Three major modern theories comprise Modern Management Theory:

a. Quantitative Theory- Quantitative Theory arose out of the need for managerial
efficiency during World War II. It was developed using experts from multiple scientific
disciplines to solve the issues around integrating systems of people, materials, and
systems. This theory was developed primarily to enhance and support military decision-
making.

b. Systems Theory- Systems Theory views management as an interrelated component


of the organization. Instead of viewing the organization as a series of silos, each
department is part of an overall system or organism. Management must support goals
and process flows that serve the overall organizational health.

c. Contingency Theory- Contingency Theory was developed by sociologist Joan


Woodward after she examined why some companies performed better than others. She
found that high performing organizations make better use of technology and their
managers made better decisions in situational contexts. This theory recognizes that
effective managers must be adaptable to unique situations and circumstances.

MANAGEMENT PRACTICES
Management practices are the working methods and innovations that managers use to make the
organization more efficient. Steps to undertake to improve management practice include:

• Economic incentives for everyone. Managers should not be the only ones with extra
pay. Do not underestimate how much financial incentives can motivate the rest of the
workers, just make sure they deserve it.

• Give regular, meaningful feedback. Employees always respond better to a manager


that takes its time to provide useful feedback, even if it is negative. It shows that they care
about their work.
• Employees are also individuals, show them respect. Managers should not treat their
employees like rubbish. An employee that feels respected will do its best to correspond
that respect.

• Managers must train. Learning does not stop with a degree. Manager must continue
training; new problems require new skills.

• Support your employees. Let the employees know that the managers are there for them
when they need it.

• Acknowledge the employee’s emotions. Managers must understand that workers have
feelings and how to deal with them, they are people, not machines.

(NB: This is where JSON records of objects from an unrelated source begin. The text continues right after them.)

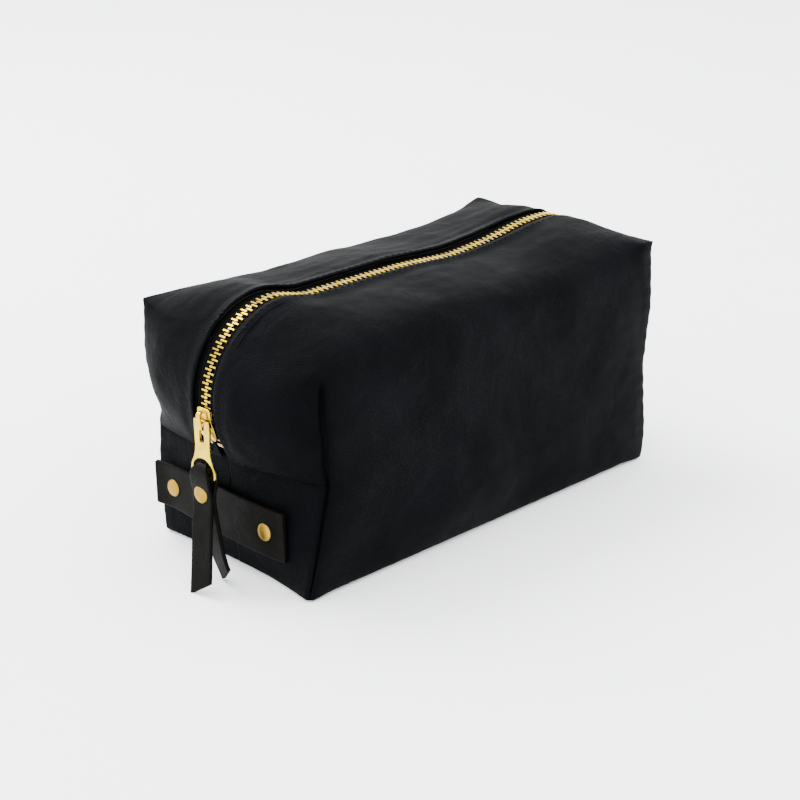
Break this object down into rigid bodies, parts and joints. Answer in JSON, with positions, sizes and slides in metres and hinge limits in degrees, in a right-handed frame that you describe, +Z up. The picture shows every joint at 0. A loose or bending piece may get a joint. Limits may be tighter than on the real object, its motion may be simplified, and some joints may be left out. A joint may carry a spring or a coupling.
{
  "type": "shaving kit bag",
  "caption": "Boxed waxed-canvas shaving kit bag with a curved metal zip over the top, a leather zip pull and a riveted leather strip on one end.",
  "frame": {"origin": "centre of the base, on the surface the bag stands on", "axes": "+Z up, +Y along the length away from the closed end of the zip, +X across the width"},
  "size_m": [0.1162, 0.2725, 0.1266],
  "materials": {
    "canvas": "matt waxed",
    "lining": "plain woven",
    "binding": "ribbed tape",
    "zip_tape": "herringbone tape",
    "brass": "polished",
    "rivet_brass": "satin",
    "leather": "smooth, oiled",
    "spring_steel": "bright"
  },
  "bodies": {
    "bag": {"canvas_left_lower": "canvas", "lining_left_lower": "lining", "front_stop_left": "brass", "corner_binding_front_left_lower": "binding", "corner_binding_rear_left_lower": "binding", "strip_rivet_left": "rivet_brass", "strip_rivet_back_left": "rivet_brass", "canvas_right_lower": "canvas", "lining_right_lower": "lining", "front_stop_right": "brass", "corner_binding_front_right_lower": "binding", "corner_binding_rear_right_lower": "binding", "strip_rivet_right": "rivet_brass", "strip_rivet_back_right": "rivet_brass", "end_binding_front": "binding", "end_binding_rear": "binding", "base_seam_binding": "binding", "end_strip": "leather", "rear_stop": "brass"},
    "mouth_left_half": {"canvas_left_upper": "canvas", "lining_left_upper": "lining", "zip_tape_left": "zip_tape", "zip_teeth_left": "brass", "corner_binding_front_left_upper": "binding", "corner_binding_rear_left_upper": "binding"},
    "mouth_right_half": {"canvas_right_upper": "canvas", "lining_right_upper": "lining", "zip_tape_right": "zip_tape", "zip_teeth_right": "brass", "corner_binding_front_right_upper": "binding", "corner_binding_rear_right_upper": "binding"},
    "slider": {"slider_body": "brass", "slider_crown": "brass", "lock_spring": "spring_steel"},
    "pull": {"pull_tab": "brass"},
    "strap": {"pull_strap": "leather", "strap_rivet_front": "rivet_brass", "strap_rivet_rear": "rivet_brass"}
  },
  "joints": [
    {"name": "mouth_left", "type": "hinge", "parent": "bag", "child": "mouth_left_half", "pos_m": [-0.0585, 0, 0.054], "axis": [0, -1, 0], "range_deg": [0, 22], "deforming": ["zip_tape_left", "zip_tape_right", "zip_teeth_left", "zip_teeth_right"]},
    {"name": "mouth_right", "type": "hinge", "parent": "bag", "child": "mouth_right_half", "pos_m": [0.0585, 0, 0.054], "axis": [0, 1, 0], "range_deg": [0, 22]},
    {"name": "zip_slider", "type": "hinge", "parent": "bag", "child": "slider", "pos_m": [0, -0.086, 0.084], "axis": [1, 0, 0], "range_deg": [-100, 0], "deforming": ["zip_tape_left", "zip_tape_right", "zip_teeth_left", "zip_teeth_right"]},
    {"name": "pull_tab", "type": "hinge", "parent": "slider", "child": "pull", "pos_m": [0, -0.13076, 0.07699], "axis": [-1, 0, 0], "range_deg": [0, 110]},
    {"name": "pull_strap", "type": "hinge", "parent": "pull", "child": "strap", "pos_m": [0, -0.13286, 0.05288], "axis": [-1, 0, 0], "range_deg": [0, 50]}
  ],
  "couplings": [
    {"joint": "mouth_right", "follows": "mouth_left", "ratio": 1}
  ]
}
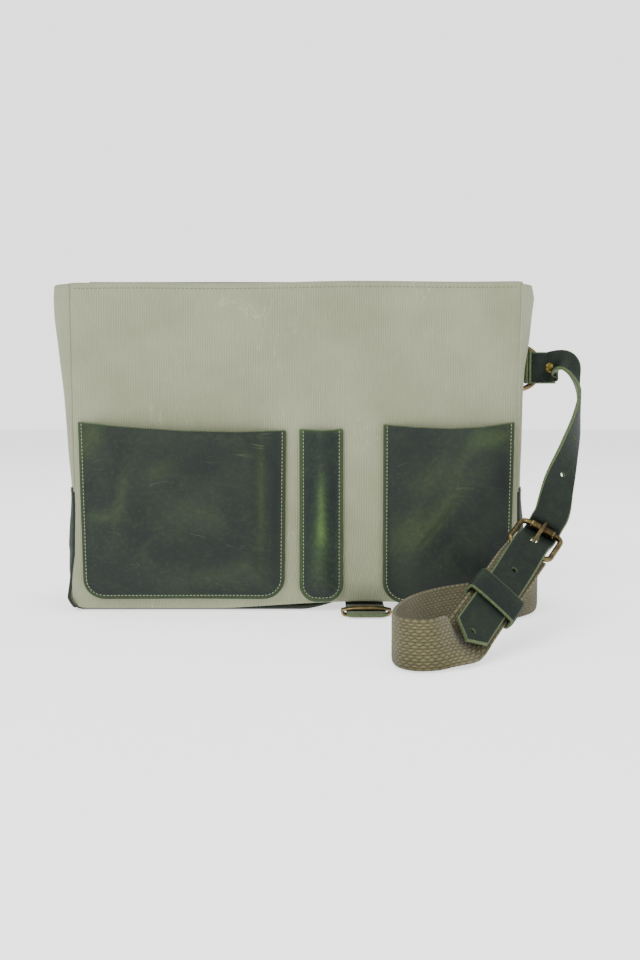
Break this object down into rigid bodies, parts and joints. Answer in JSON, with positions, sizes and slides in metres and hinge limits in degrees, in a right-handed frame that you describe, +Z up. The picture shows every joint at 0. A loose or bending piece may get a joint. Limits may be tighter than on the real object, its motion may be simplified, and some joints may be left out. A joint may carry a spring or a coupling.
{
  "type": "messenger bag",
  "caption": "Canvas messenger bag with leather patch pockets, an open leather flap with closure strap, and a buckled leather and webbing shoulder strap.",
  "frame": {"origin": "middle of the base, on the plane the bag stands on", "axes": "+X along the width towards the buckled strap, +Y to the back, +Z up"},
  "size_m": [0.3285, 0.2257, 0.2021],
  "materials": {
    "canvas": "waxed canvas, fine vertical rib",
    "pull_up_leather": "oiled, mottled, lighter where creased",
    "cotton_webbing": "coarse weave",
    "antique_brass": "dark antique finish",
    "lining_cloth": "plain weave",
    "stiffener": "matt"
  },
  "bodies": {
    "bag": {"front_panel": "canvas", "back_panel": "canvas", "base_strip": "pull_up_leather", "side_gusset_right": "canvas", "side_gusset_left": "canvas", "side_boot_right": "pull_up_leather", "side_boot_left": "pull_up_leather", "lining": "lining_cloth", "hem_facing": "canvas", "base_board": "stiffener", "phone_pocket": "pull_up_leather", "pen_pocket": "pull_up_leather", "card_pocket": "pull_up_leather", "flap_anchor": "pull_up_leather", "ring_tab_right": "pull_up_leather", "ring_tab_left": "pull_up_leather"},
    "flap_spine": {"flap_spine": "pull_up_leather"},
    "flap_front": {"flap_front": "pull_up_leather"},
    "closure_strap": {"closure_strap": "pull_up_leather"},
    "closure_tip": {"closure_tip": "pull_up_leather", "closure_loop": "antique_brass"},
    "strap_front": {"ring_right": "antique_brass", "strap_leather": "pull_up_leather", "strap_rivet": "antique_brass", "buckle_frame": "antique_brass", "webbing_chape": "pull_up_leather", "webbing_front": "cotton_webbing"},
    "strap_rear": {"webbing_back": "cotton_webbing", "strap_end_left": "pull_up_leather", "strap_rivet_left": "antique_brass", "ring_left": "antique_brass"},
    "prong": {"buckle_prong": "antique_brass"},
    "roller": {"buckle_roller": "antique_brass"},
    "keeper": {"keeper": "pull_up_leather"}
  },
  "joints": [
    {"name": "flap_hinge", "type": "hinge", "parent": "bag", "child": "flap_spine", "pos_m": [0, 0.024, 0.202], "axis": [1, 0, 0], "range_deg": [0, 266.4]},
    {"name": "flap_crease", "type": "hinge", "parent": "flap_spine", "child": "flap_front", "pos_m": [0, 0.02764, 0.14411], "axis": [1, 0, 0], "range_deg": [0, 88.8]},
    {"name": "closure_fold", "type": "hinge", "parent": "flap_front", "child": "closure_strap", "pos_m": [0.0435, 0.03653, 0.0016], "axis": [1, 0, 0], "range_deg": [0, 93.6]},
    {"name": "closure_tip_bend", "type": "hinge", "parent": "closure_strap", "child": "closure_tip", "pos_m": [0.0435, -0.02797, 0.0016], "axis": [1, 0, 0], "range_deg": [0, 40]},
    {"name": "strap_swing", "type": "hinge", "parent": "bag", "child": "strap_front", "pos_m": [0.1429, 0.014, 0.15], "axis": [0, 0, 1], "range_deg": [0, 40]},
    {"name": "webbing_bend", "type": "hinge", "parent": "strap_front", "child": "strap_rear", "pos_m": [0.1429, 0.014, 0.15], "axis": [0, 0, 1], "range_deg": [-40, 0]},
    {"name": "prong_hinge", "type": "hinge", "parent": "strap_front", "child": "prong", "pos_m": [0.1317, -0.07991, 0.04575], "axis": [0.832, -0.3067, -0.4622], "range_deg": [0, 25]},
    {"name": "roller_spin", "type": "hinge", "parent": "strap_front", "child": "roller", "pos_m": [0.14377, -0.06144, 0.0552], "axis": [0.832, -0.3067, -0.4622], "continuous": true},
    {"name": "keeper_slide", "type": "slide", "parent": "strap_front", "child": "keeper", "axis": [-0.5025, -0.7697, -0.3938], "range_m": [-0.004, 0.004]}
  ],
  "couplings": [
    {"joint": "flap_crease", "follows": "flap_hinge", "ratio": 0.33333},
    {"joint": "webbing_bend", "follows": "strap_swing", "ratio": -1}
  ]
}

• Leadership by example. Practice what you preach. Managers who act in ways that the
employees do not respect, like hypocrisy, will find its employees unmotivated.

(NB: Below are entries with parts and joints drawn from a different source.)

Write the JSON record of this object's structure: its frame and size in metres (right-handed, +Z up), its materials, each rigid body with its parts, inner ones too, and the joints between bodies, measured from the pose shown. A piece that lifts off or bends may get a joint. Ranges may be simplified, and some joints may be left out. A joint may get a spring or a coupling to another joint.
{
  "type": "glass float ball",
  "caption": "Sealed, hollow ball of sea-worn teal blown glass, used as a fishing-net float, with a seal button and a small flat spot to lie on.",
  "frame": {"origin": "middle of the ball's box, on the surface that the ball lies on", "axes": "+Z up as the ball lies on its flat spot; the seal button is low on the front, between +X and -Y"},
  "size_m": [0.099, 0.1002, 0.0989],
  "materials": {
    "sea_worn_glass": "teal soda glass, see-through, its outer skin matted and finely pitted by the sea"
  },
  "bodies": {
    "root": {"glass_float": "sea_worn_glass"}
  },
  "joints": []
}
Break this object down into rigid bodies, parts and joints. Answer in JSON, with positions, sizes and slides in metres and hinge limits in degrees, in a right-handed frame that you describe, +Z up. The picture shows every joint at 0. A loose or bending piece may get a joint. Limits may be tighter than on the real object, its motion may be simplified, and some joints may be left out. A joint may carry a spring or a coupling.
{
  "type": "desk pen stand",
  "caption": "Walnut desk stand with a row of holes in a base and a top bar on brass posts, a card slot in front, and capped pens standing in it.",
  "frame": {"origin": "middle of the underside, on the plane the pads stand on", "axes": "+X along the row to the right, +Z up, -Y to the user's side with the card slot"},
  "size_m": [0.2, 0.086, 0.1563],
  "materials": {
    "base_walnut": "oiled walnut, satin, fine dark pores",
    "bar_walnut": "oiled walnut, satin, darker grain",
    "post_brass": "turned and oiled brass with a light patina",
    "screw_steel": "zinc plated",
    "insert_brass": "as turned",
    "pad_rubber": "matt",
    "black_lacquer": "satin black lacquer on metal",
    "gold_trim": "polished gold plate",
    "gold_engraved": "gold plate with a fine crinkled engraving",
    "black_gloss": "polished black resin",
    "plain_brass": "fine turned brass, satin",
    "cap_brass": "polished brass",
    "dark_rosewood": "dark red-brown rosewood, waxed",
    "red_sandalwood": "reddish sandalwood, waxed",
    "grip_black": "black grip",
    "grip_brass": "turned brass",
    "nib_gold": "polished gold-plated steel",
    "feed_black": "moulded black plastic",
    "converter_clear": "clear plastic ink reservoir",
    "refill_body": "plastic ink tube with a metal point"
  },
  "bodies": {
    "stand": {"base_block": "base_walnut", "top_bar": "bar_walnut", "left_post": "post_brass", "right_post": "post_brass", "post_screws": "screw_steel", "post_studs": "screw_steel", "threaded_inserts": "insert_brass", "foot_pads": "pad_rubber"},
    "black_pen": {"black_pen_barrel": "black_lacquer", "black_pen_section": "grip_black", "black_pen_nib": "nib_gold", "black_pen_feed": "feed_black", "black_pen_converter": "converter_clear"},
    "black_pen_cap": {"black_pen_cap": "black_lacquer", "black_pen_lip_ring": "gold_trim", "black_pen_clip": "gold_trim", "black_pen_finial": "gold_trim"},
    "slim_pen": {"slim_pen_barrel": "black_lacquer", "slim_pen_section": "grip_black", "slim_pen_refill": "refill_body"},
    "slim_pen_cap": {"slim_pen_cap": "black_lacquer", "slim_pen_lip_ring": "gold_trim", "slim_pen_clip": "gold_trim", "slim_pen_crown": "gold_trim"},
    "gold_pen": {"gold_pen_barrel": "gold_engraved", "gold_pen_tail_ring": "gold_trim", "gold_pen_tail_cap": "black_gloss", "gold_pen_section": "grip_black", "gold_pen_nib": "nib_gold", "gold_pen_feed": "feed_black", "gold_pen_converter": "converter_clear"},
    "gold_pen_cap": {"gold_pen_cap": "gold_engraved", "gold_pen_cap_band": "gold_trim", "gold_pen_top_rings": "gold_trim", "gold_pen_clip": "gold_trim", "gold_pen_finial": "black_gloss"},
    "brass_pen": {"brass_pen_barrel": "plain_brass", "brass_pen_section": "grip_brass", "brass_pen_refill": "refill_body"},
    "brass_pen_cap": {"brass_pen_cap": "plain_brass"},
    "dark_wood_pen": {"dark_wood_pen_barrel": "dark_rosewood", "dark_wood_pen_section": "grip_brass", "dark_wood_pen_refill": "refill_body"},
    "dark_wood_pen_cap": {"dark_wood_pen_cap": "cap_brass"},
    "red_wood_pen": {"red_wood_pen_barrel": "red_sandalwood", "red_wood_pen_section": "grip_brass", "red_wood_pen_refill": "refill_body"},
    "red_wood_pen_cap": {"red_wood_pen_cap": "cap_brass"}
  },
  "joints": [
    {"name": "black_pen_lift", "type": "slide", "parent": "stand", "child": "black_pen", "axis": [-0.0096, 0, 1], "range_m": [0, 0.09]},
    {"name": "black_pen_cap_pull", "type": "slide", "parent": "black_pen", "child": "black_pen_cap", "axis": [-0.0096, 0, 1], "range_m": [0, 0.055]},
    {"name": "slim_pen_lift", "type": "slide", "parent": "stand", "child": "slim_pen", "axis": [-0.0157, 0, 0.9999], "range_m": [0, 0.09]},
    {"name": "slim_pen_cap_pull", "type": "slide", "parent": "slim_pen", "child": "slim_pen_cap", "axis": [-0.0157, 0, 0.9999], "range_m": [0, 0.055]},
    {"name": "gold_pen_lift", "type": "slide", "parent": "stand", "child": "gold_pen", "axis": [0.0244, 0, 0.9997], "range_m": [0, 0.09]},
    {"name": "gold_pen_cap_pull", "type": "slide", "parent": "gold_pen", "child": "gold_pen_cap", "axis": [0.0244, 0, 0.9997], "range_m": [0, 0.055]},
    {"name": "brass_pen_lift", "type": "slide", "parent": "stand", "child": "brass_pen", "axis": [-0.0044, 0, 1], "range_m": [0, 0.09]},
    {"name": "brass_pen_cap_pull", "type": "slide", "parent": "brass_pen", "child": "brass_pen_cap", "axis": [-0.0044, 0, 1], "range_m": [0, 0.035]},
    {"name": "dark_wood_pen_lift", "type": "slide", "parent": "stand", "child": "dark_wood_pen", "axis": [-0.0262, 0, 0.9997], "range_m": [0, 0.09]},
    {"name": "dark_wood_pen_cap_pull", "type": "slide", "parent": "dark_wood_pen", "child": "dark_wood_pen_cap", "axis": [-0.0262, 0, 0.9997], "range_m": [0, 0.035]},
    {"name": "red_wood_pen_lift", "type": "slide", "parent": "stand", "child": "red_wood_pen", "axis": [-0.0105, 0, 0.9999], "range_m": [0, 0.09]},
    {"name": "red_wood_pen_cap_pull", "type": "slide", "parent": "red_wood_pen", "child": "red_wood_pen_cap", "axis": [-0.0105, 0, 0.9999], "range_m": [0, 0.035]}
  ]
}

• Keep up with new technologies. Managers need to be updated regarding the new
technologies available to make the organization to stay competitive. Upgrade or die,
simple as that.

IMPORTANCE OF MANAGEMENT THEORY

Why Study Management Theories?

1. Increasing Productivity One of the reasons why managers should be interested in


learning management theories is because it helps in maximizing their productivity. Ideally,
the theories teach leaders how to make the most of the human assets at their disposal.
So, rather than purchase new equipment or invest in a new marketing strategy, business
owners need to invest in their employees through training.
It can be seen in Taylor‘s scientific management theory. As mentioned earlier, Taylor
proposed that the best way to boost workers‘ productivity was by first observing their work
processes and then creating the best policies.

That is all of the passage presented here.